A probabilistic foundation model for crystal structure denoising, phase classification, and order parameters

Atomistic simulations generate large volumes of noisy structural data, but extracting phase labels, order parameters (OPs), and defect information in a way that is universal, robust, and interpretable remains challenging. Existing tools such as PTM and CNA are restricted to a small set of hand-crafted lattices (e.g.\ FCC/BCC/HCP), degrade under strong thermal disorder or defects, and produce hard, template-based labels without per-atom probability or confidence scores. Here we introduce a log-probability foundation model that unifies denoising, phase classification, and OP extraction within a single probabilistic framework. We reuse the MACE-MP foundation interatomic potential on crystal structures mapped to AFLOW prototypes, training it to predict per-atom, per-phase logits $l$ and to aggregate them into a global log-density $\log \hat{P}_\theta(\boldsymbol{r})$ whose gradient defines a conservative score field.

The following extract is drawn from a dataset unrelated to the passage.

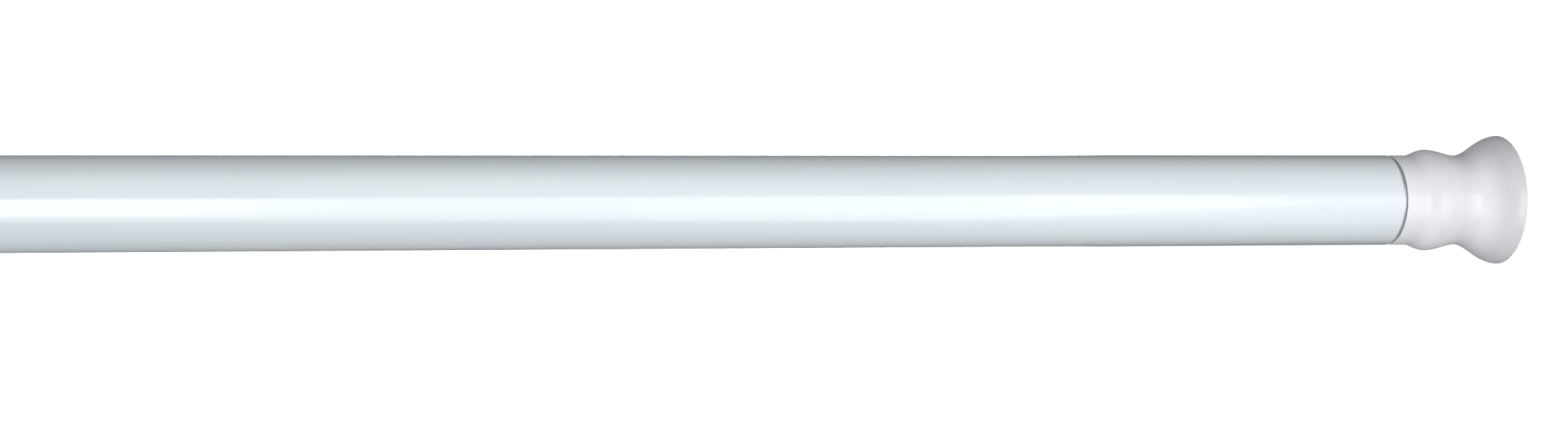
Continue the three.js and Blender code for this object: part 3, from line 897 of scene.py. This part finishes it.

Denoising corresponds to gradient ascent on this learned log-density, phase labels follow from $\arg\max_c l_{ac}$, and the $l$ values act as continuous, defect-sensitive and interpretable OPs quantifying the Euclidean distance to ideal phases. We demonstrate universality across hundreds of prototypes, robustness under strong thermal and defect-induced disorder, and accurate treatment of complex systems such as ice polymorphs, ice--water interfaces, and shock-compressed Ti.